Gene Hackman, Dustin Hoffman, and Robert Duvall are lifetime friends who bunked together while honing their craft back in the late 1950s. It’s a fascinating trifecta. Read Flip the Movie Script 2016 article, “A Brief Time in History with Friends Hackman, Hoffman, and Duvall” found HERE.
Considered character actors, they catapulted to stardom when their breakout roles were part of an Oscar winner for Best Picture. (Dustin Hoffman in 1967 with The Graduate, Gene Hackman in 1971 with The French Connection, and Robert Duvall in 1972 with The Godfather) Hoffman and Hackman won Oscars for Best Actor, and Duvall was nominated for his supporting role. As generational friends and colleagues, they’ve grown old on the screen and we’ve watched them do it. Their longevity is remarkable. According to IMDb:
Gene Hackman, b. 1930: 100 credits, 2 Oscars, 30 other wins
Dustin Hoffman, b. 1937: 84 credits, 2 Oscars, 60 other wins
Robert Duvall, b. 1931: 143 credits, 1 Oscar, 55 other wins
Having read Allan Hunter‘s biography Gene Hackman, after his win for Popeye in The French Connection, there was a battle within Hackman. How to navigate a career? Should your choices be picky for art’s sake, daring to fall out of favor if your film bombs? Or should you accept any role because you are afraid your flame will burn out quickly if you don’t maximize Oscar success? For Hackman, he never thought “this ugly mug would be so lucky.” By the middle 1970s, he accepted whatever script was offered, and it deflated his high-quality acting persona. Then in the 1980s and 1990s, he seemed to be cast in the same role over and over. The bastard. The son-of-a-bitch. He became “the man” everyone wanted to stick it to.
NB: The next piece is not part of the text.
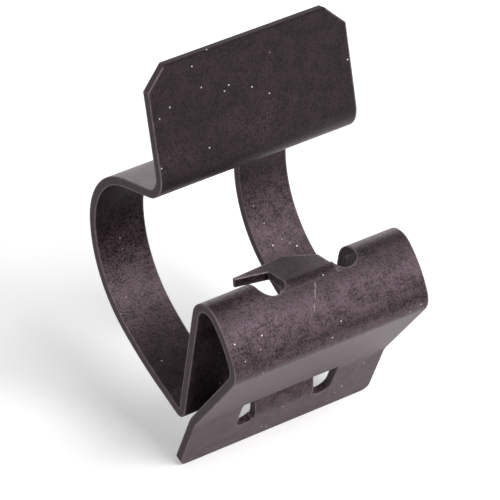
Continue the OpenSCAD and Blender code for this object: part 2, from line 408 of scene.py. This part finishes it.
def addLamp(name, look, towards, level):
    data = bpy.data.lights.new(name, "AREA")
    data.size = look["lampSize"]
    data.energy = level * (4 * math.pi * look["lampAway"] ** 2)
    lamp = addObject(name, data)
    direction = Vector(towards).normalized()
    lamp.location = Vector(look["aim"]) + direction * look["lampAway"]
    lamp.rotation_euler = direction.to_track_quat("Z", "Y").to_euler()


def makeSky(look):  # soft on the hanger, and white behind it
    world = bpy.data.worlds.new("studio")
    bpy.context.scene.world = world
    tree = Tree(world)
    colour = (*look["white"], 1)
    soft = tree.node("ShaderNodeBackground", {}, [colour, look["skyLevel"]])
    bright = tree.node("ShaderNodeBackground", {}, [colour, look["skyBright"]])
    sky = tree.node("ShaderNodeMixShader", {}, [tree.seen(), soft, bright])
    tree.raw("ShaderNodeOutputWorld", {}, [sky])


makeFloor(stageLook, cadBox[0][2])
addLamp("mainLamp", stageLook, stageLook["mainTowards"], stageLook["mainLevel"])
addLamp("rimLamp", stageLook, stageLook["rimTowards"], stageLook["rimLevel"])
makeSky(stageLook)
print("floor, lamps and sky")

viewLook = {
    "azimuth": 35.172,                      # degrees, from +Y towards +X
    "elevation": 33.570,
    "distance": 0.604209,
    "lens": 314.05,
    "sensor": 36,                           # its width in millimetres, as the lens
    "farthest": 10,                         # metres to the end of what it sees
    "across": 0.000477,                     # how far the origin lies right of the picture's middle
    "above": -0.015717,                     # and above it
    "origin": (0, 0.004814, 0.005251),      # the measured frame's origin in the hanger's frame
}


def makeCamera(look):
    turn = math.radians(look["azimuth"])
    tilt = math.radians(look["elevation"])
    ahead = Vector((math.sin(turn) * math.cos(tilt), math.cos(turn) * math.cos(tilt), -math.sin(tilt)))
    right = Vector((math.cos(turn), -math.sin(turn), 0))
    above = Vector((math.sin(turn) * math.sin(tilt), math.cos(turn) * math.sin(tilt), math.cos(tilt)))
    data = bpy.data.cameras.new("camera")
    data.lens = look["lens"]
    data.sensor_width = look["sensor"]
    data.clip_end = look["farthest"]
    camera = addObject("camera", data)
    spot = Vector(look["origin"]) - right * look["across"] - above * look["above"] - ahead * look["distance"]
    camera.matrix_world = Matrix.Translation(spot) @ Matrix((right, above, -ahead)).transposed().to_4x4()
    return camera


bpy.context.scene.camera = makeCamera(viewLook)
bpy.context.scene.view_settings.view_transform = "Standard"
print("camera at the photograph's angle")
Please welcome my co-host, Nancy, my mother who has watched these three actors their entire careers. I asked her, “Because Gene is ordinary looking and plays ugly characters does he become repellent to you? If Gene were gorgeous and played ugly characters would he be as repulsive? Or sexier?”
Gene Hackman said in Allan Hunter’s biography that he knew if he couldn’t get the girl in the film, he would never become a “movie star” like, well, Richard Harris. His talents were utilitarian to a script that needed a smug, corrupt leader. He was perfect and predictable like a favorite dish at a restaurant. If you didn’t get what you expected, you’d be disappointed.
With actors who have sustainable longevity in the business, there seems to be a young version and an older version of themselves. Actors who play diverse roles are my favorite. They are the artists. One wonders after playing 80 + films, like an old horse down a hoof-beaten path, it’s not acting anymore, it becomes, as Nancy suggested, just the man on the screen. The originality of the initial spark that captivated an audience at the start of a career has long since burnt out.
Since many people have a say in the outcome of the film, it would be hard to know which film to pick. What seems like an interesting, meaty role, could end up being an unbalanced disaster beyond the actor’s control. It is the brave artist on screen who bears the criticism of good chemistry gone sour. For career actors, who make 80+ films, I have to wonder if they feel that filmmaking is a hit or miss endeavor. Maybe if one can count four or five excellent roles in a fifty-year career, that’s a job well done at the end of a life?
Considering Hackman, Hoffman, and Duvall, why do you prefer the one you picked? Their best role?